Oil prices slid to their lowest point in nearly seven years yesterday, pulling the S&P energy index’s down to its biggest one-day percentage drop since late August.
The Dow Jones industrial average fell 117.12 points, or 0.66 per cent, to 17,730.51, the S&P 500 lost 14.62 points, or 0.7 per cent, to 2,077.07 and the Nasdaq Composite dropped 40.46 points, or 0.79 per cent, to 5,101.81.
US crude oil futures settled down almost six per cent while Brent crude fell more than 5.3 per cent after Opec’s meeting last week failed to address a growing supply glut.
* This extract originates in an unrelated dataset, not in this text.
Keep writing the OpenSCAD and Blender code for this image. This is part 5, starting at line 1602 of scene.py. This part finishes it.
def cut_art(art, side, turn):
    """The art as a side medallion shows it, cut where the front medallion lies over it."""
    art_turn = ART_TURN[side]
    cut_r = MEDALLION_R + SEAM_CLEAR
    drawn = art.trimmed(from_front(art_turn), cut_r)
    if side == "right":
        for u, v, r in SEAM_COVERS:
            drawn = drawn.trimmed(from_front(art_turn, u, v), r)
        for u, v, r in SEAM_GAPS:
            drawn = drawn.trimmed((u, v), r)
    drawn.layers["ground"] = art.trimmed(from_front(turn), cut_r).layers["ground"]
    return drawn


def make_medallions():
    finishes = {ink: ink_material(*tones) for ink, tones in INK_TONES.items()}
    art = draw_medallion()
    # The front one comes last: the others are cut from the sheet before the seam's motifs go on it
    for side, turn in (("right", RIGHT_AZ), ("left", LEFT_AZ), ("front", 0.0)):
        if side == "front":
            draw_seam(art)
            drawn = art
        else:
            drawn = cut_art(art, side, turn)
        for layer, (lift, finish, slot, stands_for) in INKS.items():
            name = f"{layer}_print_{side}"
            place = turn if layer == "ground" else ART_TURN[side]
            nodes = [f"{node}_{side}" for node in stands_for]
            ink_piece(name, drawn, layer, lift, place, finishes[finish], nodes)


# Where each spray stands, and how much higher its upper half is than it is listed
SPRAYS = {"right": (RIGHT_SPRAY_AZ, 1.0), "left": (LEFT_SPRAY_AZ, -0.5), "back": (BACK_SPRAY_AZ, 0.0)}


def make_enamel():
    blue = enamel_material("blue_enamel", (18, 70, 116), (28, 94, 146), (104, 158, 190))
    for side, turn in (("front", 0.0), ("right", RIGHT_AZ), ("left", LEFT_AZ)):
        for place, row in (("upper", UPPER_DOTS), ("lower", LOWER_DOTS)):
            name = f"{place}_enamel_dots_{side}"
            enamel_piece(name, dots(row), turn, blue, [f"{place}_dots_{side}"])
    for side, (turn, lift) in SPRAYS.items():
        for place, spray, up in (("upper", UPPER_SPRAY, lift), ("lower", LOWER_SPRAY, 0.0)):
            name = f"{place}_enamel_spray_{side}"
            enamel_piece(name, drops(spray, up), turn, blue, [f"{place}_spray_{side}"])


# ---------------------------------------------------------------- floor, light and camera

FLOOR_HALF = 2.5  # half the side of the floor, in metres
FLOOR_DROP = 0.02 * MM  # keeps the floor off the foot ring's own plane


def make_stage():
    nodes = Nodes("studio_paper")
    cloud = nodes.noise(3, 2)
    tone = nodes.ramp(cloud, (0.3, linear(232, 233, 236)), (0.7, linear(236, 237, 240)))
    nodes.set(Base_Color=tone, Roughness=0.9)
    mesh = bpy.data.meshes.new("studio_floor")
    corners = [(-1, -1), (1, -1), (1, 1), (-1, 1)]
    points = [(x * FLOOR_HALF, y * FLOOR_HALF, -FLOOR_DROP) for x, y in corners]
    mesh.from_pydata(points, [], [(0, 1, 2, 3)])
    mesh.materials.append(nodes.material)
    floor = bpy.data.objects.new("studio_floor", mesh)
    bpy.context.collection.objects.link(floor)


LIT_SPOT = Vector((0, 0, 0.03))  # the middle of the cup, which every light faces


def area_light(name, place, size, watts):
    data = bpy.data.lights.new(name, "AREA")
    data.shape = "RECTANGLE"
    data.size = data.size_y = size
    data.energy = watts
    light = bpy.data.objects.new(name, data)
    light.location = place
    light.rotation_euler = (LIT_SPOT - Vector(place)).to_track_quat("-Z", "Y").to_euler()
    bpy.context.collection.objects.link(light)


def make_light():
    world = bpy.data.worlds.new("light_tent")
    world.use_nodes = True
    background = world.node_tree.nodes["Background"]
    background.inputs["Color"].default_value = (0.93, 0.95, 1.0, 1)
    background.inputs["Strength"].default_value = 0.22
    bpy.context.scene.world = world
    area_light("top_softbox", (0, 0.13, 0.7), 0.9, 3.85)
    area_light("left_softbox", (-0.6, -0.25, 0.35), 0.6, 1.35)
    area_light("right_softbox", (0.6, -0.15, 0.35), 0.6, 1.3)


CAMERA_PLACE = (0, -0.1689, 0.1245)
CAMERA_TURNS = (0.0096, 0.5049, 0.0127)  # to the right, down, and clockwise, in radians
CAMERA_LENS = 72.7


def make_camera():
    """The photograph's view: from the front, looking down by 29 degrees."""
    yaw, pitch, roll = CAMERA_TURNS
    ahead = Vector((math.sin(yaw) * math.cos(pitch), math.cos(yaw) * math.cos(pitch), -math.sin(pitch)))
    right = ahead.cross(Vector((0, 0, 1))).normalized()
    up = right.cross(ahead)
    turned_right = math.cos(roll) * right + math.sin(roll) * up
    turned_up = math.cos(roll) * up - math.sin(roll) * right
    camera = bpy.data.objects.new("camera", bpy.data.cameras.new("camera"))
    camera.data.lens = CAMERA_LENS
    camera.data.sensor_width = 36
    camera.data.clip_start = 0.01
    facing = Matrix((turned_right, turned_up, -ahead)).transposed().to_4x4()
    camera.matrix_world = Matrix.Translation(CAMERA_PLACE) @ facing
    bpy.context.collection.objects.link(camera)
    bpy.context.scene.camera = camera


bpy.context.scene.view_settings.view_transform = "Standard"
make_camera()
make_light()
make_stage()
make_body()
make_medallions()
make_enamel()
The S&P energy sector energy index closed down 3.7 per cent after dropping as much as five per cent earlier in the session and oil majors Exxon and Chevron were the biggest drags on the S&P, with almost three per cent declines.
The major US indexes pared losses late in the session. “The fast and frenetic selling of the morning finally got exhausted and it seems like everything got too stretched to the downside,” said Stephen Massocca, chief investment officer at Wedbush Equity Management LLC in San Francisco.
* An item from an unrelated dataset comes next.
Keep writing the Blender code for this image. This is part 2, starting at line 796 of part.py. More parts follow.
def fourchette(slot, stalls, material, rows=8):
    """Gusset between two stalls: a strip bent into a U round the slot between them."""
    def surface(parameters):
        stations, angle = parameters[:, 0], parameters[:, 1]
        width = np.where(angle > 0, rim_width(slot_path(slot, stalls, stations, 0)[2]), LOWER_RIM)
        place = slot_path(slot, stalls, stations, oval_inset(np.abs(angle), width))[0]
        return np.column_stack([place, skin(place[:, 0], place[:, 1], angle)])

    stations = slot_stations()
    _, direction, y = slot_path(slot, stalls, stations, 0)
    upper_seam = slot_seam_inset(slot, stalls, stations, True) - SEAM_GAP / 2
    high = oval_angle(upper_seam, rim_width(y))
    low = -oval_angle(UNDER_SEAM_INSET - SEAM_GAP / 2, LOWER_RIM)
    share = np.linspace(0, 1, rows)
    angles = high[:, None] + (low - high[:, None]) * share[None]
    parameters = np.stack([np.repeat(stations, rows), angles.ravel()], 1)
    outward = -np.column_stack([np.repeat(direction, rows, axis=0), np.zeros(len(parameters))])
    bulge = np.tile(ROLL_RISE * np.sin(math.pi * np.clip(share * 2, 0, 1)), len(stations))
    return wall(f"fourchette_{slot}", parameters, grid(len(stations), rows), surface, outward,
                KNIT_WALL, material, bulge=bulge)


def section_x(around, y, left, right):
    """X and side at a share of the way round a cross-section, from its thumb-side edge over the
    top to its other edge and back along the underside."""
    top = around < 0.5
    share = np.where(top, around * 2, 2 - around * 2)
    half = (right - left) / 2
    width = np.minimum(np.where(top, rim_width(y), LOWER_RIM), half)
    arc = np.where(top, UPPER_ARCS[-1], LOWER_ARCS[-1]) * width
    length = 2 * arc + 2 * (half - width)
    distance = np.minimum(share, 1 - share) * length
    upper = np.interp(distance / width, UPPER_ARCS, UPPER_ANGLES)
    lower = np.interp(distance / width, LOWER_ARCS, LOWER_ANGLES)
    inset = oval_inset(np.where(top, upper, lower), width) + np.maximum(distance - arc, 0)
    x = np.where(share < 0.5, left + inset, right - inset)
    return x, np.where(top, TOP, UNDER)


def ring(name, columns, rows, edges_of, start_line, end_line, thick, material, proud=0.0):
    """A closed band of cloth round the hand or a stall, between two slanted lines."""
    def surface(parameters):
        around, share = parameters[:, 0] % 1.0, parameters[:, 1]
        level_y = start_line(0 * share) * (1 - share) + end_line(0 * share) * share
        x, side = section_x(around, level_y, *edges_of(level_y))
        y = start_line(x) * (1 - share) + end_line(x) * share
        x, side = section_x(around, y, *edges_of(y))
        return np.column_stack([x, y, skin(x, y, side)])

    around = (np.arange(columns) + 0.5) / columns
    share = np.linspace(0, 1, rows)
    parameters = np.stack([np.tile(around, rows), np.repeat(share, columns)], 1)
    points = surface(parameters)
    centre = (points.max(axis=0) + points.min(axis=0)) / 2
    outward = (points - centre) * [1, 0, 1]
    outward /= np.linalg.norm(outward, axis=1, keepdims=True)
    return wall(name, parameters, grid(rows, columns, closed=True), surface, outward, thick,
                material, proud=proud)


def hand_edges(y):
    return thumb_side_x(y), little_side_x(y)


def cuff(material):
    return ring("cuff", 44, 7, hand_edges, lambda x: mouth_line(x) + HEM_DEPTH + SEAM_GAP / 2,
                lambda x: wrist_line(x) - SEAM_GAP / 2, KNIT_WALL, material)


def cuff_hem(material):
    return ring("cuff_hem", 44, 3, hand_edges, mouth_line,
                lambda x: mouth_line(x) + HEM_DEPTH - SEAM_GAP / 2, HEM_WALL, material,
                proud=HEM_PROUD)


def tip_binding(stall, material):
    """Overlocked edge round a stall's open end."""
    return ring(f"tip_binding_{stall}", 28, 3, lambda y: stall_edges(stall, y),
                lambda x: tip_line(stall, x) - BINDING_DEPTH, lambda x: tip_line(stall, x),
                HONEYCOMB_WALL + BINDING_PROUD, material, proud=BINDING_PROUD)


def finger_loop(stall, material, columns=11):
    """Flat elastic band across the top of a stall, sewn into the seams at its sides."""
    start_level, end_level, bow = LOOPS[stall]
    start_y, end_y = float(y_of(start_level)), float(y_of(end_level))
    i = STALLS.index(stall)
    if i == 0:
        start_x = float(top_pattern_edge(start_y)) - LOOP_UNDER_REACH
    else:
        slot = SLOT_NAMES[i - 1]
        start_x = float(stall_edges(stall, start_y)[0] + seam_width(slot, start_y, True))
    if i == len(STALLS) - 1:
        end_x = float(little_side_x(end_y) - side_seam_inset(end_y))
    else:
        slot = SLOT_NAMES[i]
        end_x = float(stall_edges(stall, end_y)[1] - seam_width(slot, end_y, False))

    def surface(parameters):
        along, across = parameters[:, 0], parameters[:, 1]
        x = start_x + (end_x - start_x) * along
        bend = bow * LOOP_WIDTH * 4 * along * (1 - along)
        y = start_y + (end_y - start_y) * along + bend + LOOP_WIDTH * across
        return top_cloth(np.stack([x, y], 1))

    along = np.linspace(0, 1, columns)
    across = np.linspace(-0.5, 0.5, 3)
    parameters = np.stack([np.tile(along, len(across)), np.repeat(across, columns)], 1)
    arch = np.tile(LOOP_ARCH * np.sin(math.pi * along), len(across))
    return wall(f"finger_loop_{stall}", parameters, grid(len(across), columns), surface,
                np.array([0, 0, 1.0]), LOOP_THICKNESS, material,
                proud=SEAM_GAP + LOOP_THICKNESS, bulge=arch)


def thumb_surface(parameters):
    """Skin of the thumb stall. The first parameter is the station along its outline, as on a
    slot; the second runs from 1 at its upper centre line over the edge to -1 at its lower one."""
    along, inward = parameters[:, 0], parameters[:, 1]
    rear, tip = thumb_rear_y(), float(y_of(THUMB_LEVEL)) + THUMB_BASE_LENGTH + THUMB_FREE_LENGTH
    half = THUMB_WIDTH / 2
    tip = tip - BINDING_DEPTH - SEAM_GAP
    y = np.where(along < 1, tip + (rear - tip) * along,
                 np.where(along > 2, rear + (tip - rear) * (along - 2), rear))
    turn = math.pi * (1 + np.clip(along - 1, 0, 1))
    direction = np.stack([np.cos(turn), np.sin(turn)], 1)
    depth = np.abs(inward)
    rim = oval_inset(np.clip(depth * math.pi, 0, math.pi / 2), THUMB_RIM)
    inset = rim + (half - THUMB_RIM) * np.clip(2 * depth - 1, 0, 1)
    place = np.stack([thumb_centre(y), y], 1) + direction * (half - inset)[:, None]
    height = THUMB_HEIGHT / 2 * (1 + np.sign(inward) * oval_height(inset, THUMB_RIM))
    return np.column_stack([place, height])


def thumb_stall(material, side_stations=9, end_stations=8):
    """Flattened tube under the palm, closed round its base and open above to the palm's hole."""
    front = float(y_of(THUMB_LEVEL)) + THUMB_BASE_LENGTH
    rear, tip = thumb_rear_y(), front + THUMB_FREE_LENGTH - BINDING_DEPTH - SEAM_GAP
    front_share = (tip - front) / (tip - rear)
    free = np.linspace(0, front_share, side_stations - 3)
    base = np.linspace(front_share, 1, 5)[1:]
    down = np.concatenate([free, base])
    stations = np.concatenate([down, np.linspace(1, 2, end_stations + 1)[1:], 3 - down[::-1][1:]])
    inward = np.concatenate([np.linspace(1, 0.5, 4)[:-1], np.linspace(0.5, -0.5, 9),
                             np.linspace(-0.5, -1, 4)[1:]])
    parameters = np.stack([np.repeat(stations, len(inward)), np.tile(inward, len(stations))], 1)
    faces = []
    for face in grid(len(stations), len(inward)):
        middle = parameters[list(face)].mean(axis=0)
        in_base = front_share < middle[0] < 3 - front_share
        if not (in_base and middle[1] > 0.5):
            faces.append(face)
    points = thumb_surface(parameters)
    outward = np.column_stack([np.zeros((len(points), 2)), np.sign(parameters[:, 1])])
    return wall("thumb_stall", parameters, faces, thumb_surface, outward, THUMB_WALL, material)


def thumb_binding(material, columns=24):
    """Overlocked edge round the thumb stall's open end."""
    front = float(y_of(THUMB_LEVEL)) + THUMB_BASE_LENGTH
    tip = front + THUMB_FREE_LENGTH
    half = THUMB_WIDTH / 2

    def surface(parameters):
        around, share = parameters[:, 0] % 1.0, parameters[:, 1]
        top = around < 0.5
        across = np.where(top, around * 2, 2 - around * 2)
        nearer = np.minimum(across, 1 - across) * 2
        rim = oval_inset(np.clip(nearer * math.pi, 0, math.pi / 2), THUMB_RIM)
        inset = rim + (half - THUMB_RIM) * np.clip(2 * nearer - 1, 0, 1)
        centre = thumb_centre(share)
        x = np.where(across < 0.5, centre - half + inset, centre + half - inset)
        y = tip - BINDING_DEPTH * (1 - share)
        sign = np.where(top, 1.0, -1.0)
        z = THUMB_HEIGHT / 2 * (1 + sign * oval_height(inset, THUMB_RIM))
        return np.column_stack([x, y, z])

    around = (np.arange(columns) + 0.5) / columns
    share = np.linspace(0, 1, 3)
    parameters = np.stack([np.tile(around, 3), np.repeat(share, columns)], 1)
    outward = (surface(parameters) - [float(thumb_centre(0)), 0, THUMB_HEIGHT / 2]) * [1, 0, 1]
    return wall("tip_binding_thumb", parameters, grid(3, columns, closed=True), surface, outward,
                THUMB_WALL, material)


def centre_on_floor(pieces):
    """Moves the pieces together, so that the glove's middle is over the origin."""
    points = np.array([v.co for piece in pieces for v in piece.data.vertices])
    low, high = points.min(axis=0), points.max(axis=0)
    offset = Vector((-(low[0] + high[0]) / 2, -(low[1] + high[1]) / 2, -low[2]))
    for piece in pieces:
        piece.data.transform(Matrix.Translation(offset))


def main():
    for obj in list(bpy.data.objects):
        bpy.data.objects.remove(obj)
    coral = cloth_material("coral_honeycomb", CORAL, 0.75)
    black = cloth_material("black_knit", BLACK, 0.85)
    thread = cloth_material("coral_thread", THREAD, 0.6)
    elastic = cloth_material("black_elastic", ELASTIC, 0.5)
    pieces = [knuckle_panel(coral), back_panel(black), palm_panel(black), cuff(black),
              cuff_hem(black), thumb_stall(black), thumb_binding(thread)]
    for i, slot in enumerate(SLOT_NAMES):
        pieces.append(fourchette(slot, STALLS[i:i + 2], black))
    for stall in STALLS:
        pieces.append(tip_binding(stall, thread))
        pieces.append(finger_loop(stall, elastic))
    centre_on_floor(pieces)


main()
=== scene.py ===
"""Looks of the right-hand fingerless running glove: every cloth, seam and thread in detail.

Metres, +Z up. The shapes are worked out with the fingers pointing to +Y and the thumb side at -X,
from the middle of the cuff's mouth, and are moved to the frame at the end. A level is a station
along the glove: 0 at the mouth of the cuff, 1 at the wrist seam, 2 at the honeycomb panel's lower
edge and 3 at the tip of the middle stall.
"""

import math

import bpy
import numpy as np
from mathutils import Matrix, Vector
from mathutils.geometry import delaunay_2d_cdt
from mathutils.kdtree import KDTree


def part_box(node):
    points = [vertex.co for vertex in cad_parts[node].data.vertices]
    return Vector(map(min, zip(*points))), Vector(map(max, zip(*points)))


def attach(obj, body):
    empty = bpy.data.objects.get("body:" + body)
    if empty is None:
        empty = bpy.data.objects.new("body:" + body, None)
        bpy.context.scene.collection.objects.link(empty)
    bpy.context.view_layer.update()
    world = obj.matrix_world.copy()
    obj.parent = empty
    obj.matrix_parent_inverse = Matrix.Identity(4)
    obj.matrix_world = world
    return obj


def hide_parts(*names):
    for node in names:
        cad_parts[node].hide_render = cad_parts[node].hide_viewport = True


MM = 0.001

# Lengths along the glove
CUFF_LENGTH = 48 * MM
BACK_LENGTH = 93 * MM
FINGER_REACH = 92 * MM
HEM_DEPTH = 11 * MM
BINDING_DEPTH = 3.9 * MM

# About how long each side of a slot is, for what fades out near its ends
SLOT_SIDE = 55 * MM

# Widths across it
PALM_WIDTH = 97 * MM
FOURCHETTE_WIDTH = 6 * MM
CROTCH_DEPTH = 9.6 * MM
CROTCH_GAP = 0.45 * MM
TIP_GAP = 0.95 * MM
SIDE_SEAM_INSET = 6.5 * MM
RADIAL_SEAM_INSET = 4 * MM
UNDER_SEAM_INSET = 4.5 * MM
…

Falling oil prices helped airline stocks. JetBlue Airways and Delta Airlines were the biggest winners, with gains of around four per cent.
Investors were also wary after Friday’s November employment report intensified expectations that the economy would be strong enough to absorb an interest rate hike when the Federal Reserve meets next week.
Office Depot fell 15.7 per cent to $5.59 after the US Federal Trade Commission sued to block its merger with Staples, which fell 13.8 per cent to $10.66.